I know we have some forum members who are snowbirds and others who are planning to be.

I reside in Michigan (where I own a house) and snowbird in Florida (where I own a condo), spending about 50% of my time in each location. Currently I have one vehicle which I've been "repositioning" by driving the 1400 miles from one location to the other.

I've been toying with the idea of buying a lightly-used second car, with the idea of keeping a vehicle at each location and finding cheap flights to transport myself between MI and FL. The rationale being: less wear and tear on me, saving time by taking a 3 hour flight versus 19 hours of drive time (solo), plus I could make quick trips, mid-season, to the other location, as I'd have 'wheels' at both sites. Negatives being: cost of a second vehicle, the deterioration of having a vehicle sit idle (on a trickle charger) for roughly 6 months at a time, the extra expense for registration/title/license of second vehicle.

So, if I were to get a second car, where would it make sense to get it titled and registered? Should both cars be titled/registered/licensed in MI or would it make more sense to title/register/license one in MI and the other in FL? Or should I simply seek out whichever location has the lowest fees for these items?

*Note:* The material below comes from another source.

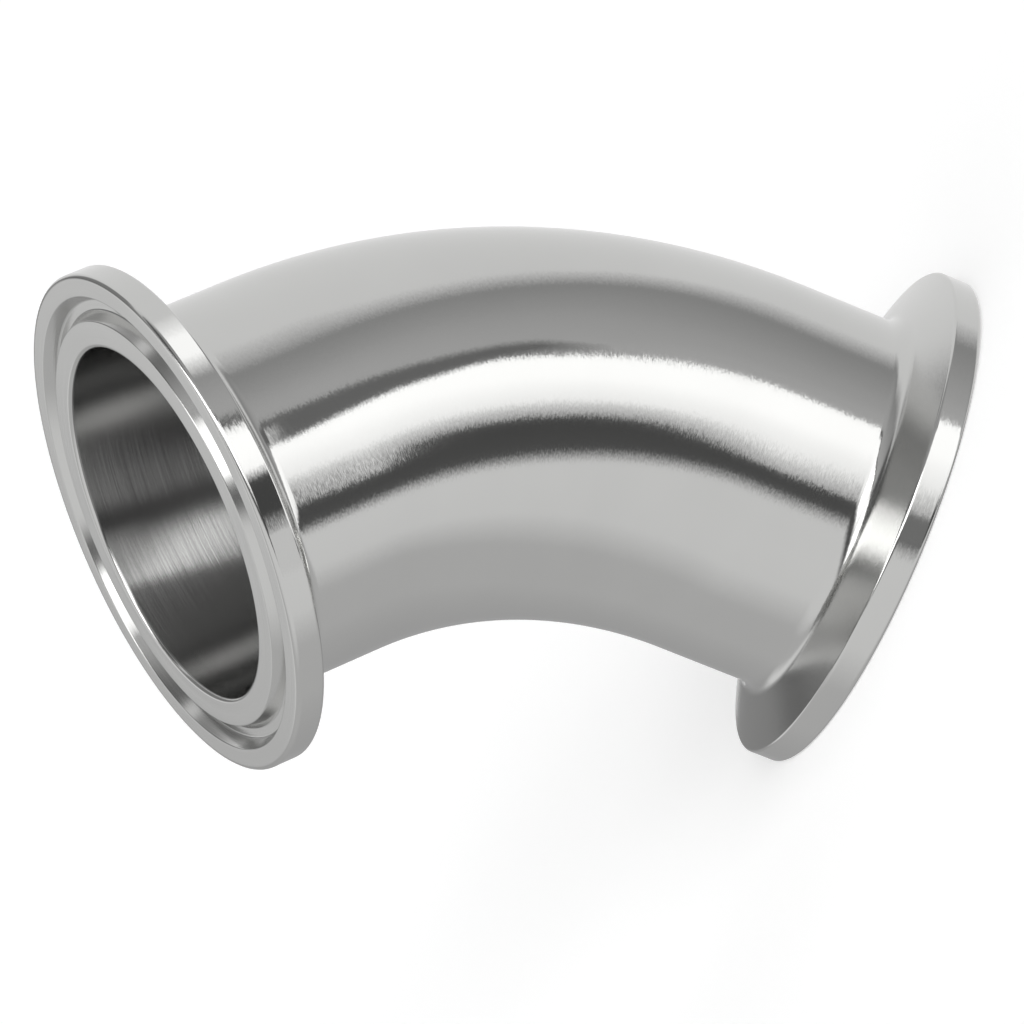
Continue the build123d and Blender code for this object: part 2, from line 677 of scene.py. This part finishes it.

Last year when I first started thinking about this two-car option, I asked my insurance agent about the cost of insuring 2 vehicles in this manner. They said, as I'm the sole driver, it would basically cost almost the same to insure one car as two cars...as one car would basically be 'stored' while I'm driving the other one. I simply would need to call and let them know which car I am driving, and this switching of which car I'm driving can be done an unlimited number of times a year. (In that conversation I hadn't yet considered the possibility of having the 2 cars registered/titled/licensed in 2 states -- so I don't know if that would make a difference).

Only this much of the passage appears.